Suppose $P$ a principal bundle of base manifold $M$ and $P \times _\rho V$ it's associated vector bundle .We say a $V$-valued bundle is $G$-equivairant if $R_g^*\omega$=$\rho(g) \omega$,here $R_g$ denote the right mutipile on bundle $P$, more explictly, $R_g(p)=pg^{-1}$.
How to establish a bijection from $\Omega^q(M;P\times_\rho V)$ to the set of horizontal G-equivairant $V$-valued $q$-form ?
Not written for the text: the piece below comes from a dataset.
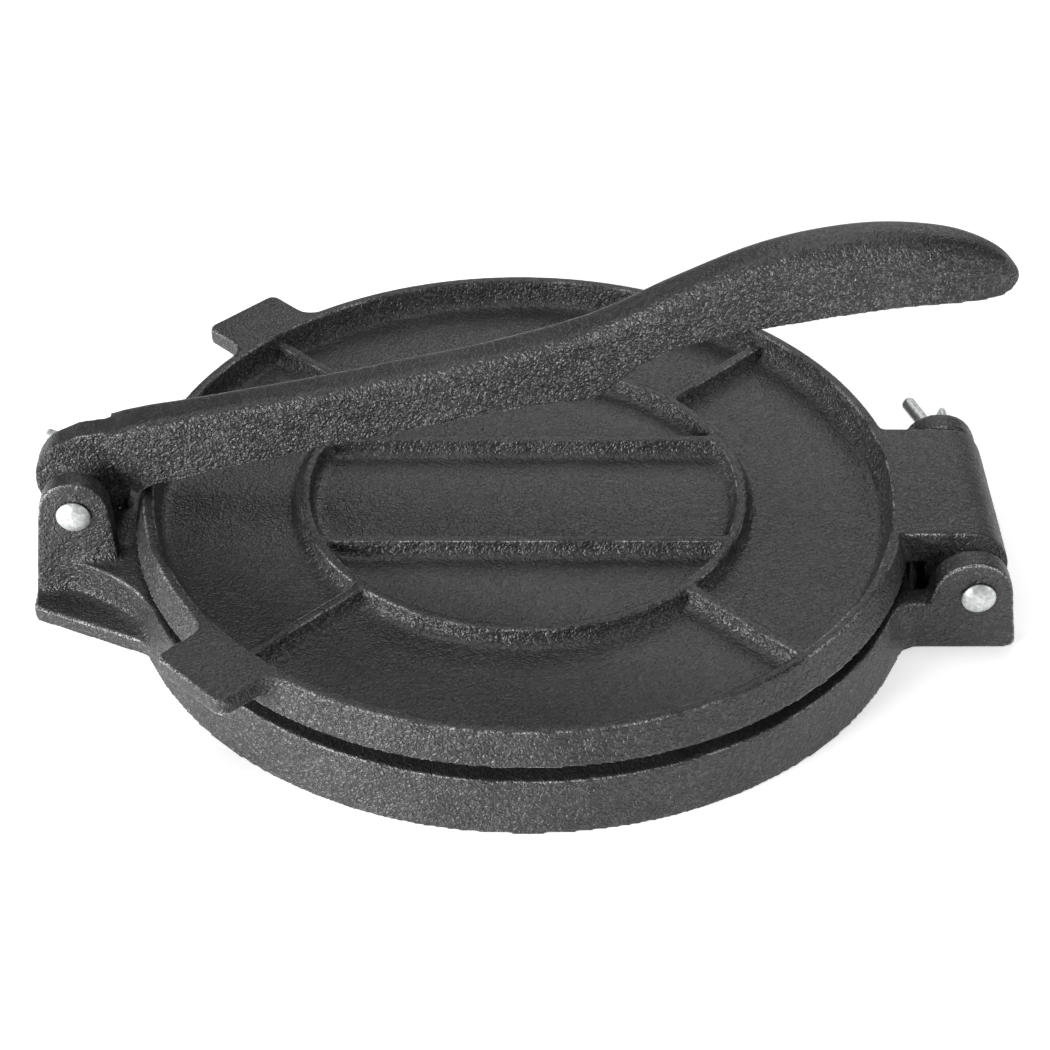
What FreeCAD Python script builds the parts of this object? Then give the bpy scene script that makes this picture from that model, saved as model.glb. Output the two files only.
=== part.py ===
import FreeCAD, Part
import math
import os
import Sketcher

# A cast-iron tortilla press: a round base on two feet, a ribbed top plate hinged at
# one side, and a lever pivoted at the other side that lies over the plate at rest.
# The origin is on the table under the centre of the base. +X runs from the lever's
# pivot to the plate's hinge, and +Z is up. Sizes are millimetres and degrees.

SIZES = {
    # Base casting: a round pressing plate with a skirt that stands on the table
    "base_crown_radius": 107.8,
    "base_foot_radius": 110.5,
    "base_height": 15.3,
    "base_plate_thickness": 5.5,
    "base_skirt_wall": 5.5,
    "underside_ring_radius": 60.0,
    "underside_rib_width": 5.0,
    "underside_rib_height": 5.0,
    "casting_round": 0.9,
    "lug_sweep_radius": 46.0,
    "lug_spread": 25.3,
    "lug_reach": 134.9,
    "lug_straight": 9.6,
    "flange_thickness": 4.7,
    "flange_half_width": 26.6,
    "flange_knee_reach": 102.8,
    "flange_knee_half_width": 41.8,
    "flange_spread": 27.5,
    "flange_blend_radius": 15.0,
    "flange_corner_round": 3.0,
    "foot_corner_round": 2.5,
    "hinge_web_thickness": 4.7,
    "arm_root_blend": 6.0,
    # Ears and axis of the lever's pivot
    "pivot_reach": 122.1,
    "pivot_height": 30.5,
    "pivot_ear_gap": 15.9,
    "pivot_ear_thickness": 6.7,
    "pivot_ear_radius": 9.6,
    "pivot_ear_inset": 11.75,
    "pivot_ear_shift": 4.75,
    "pivot_eye_rise": 0.8,
    # Ears and axis of the plate's hinge
    "hinge_reach": 122.1,
    "hinge_height": 17.8,
    "hinge_ear_gap": 56.6,
    "hinge_ear_thickness": 7.0,
    "hinge_ear_radius": 10.9,
    "hinge_foot_reach": 134.3,
    "hinge_ear_shift": 3.4,
    "hinge_eye_shift": 1.4,
    # Top plate casting
    "pressing_radius": 101.6,
    "pressing_clearance": 0.3,
    "rim_gap": 4.5,
    "rim_height": 9.5,
    "rim_foot_radius": 107.8,
    "rim_crown_radius": 105.0,
    "rim_crown_width": 3.0,
    "rim_wall": 4.74,
    "rib_drop": 3.2,
    "floor_drop": 7.5,
    "wall_draft": 14.0,
    "rib_crown_width": 2.9,
    "ring_rib_radius": 60.8,
    "bar_offset": 23.2,
    "rib_blend": 2.4,
    "rib_bearing": 45.0,
    "tab_reach": 120.6,
    "tab_width": 26.4,
    "tab_thickness": 5.2,
    "tab_bearing": 135.0,
    "tab_corner_round": 2.5,
    "tab_root_blend": 5.0,
    "barrel_length": 49.6,
    "barrel_shift": 1.1,
    # Press handle casting
    "handle_length": 251.5,
    "handle_rise": 78.5,
    "handle_width": 20.0,
    "knuckle_radius": 13.4,
    "knuckle_width": 7.8,
    "knuckle_shift": 0.9,
    "knuckle_ahead": 1.0,
    "knuckle_rise": 1.2,
    # Pins: domed head at the front, split and spread at the back
    "pin_shank_radius": 3.4,
    "pin_clearance": 0.08,
    "pin_head_radius": 4.7,
    "pin_head_height": 2.3,
    "pin_head_edge": 0.6,
    "pin_seat_gap": 0.1,
    "split_width": 0.8,
    "split_stub": 1.2,
    "leg_radius": 2.1,
    "leg_offset": 1.2,
    "leg_tip_round": 1.4,
    "leg_length": 16.0,
    "leg_bend_radius": 4.4,
}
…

The correspondence is $\Phi\colon \Omega_{\rm hor}^q(P;V)^G \to \Omega^q(M;P\times_{\rho}V)$, given by $$(\Phi\omega)_x(v_1,\ldots, v_q) = [p, \omega_x(v_1^\uparrow,\ldots, v_q^\uparrow)]\tag{$\ast$},$$where $p \in P_x$ and the $v_k^\uparrow \in T_pP$ are lifts of $v_k$, i.e., satisfying ${\rm d}\pi_p(v_k^\uparrow)=v_k$. One has to prove that the expression on the right side of $(\ast)$ is independent on the choice of $p$ (here $G$-equivariance enters) and on the choices of lifts $v_k^\uparrow$ (here horizontality enters). Then $(\ast)$ itself suggests the formula for the inverse $\Phi^{-1}$.
You can see all the details on Differential Geometry - Connections, Curvature, and Characteristic Classes, by Loring Tu (Springer, 2017).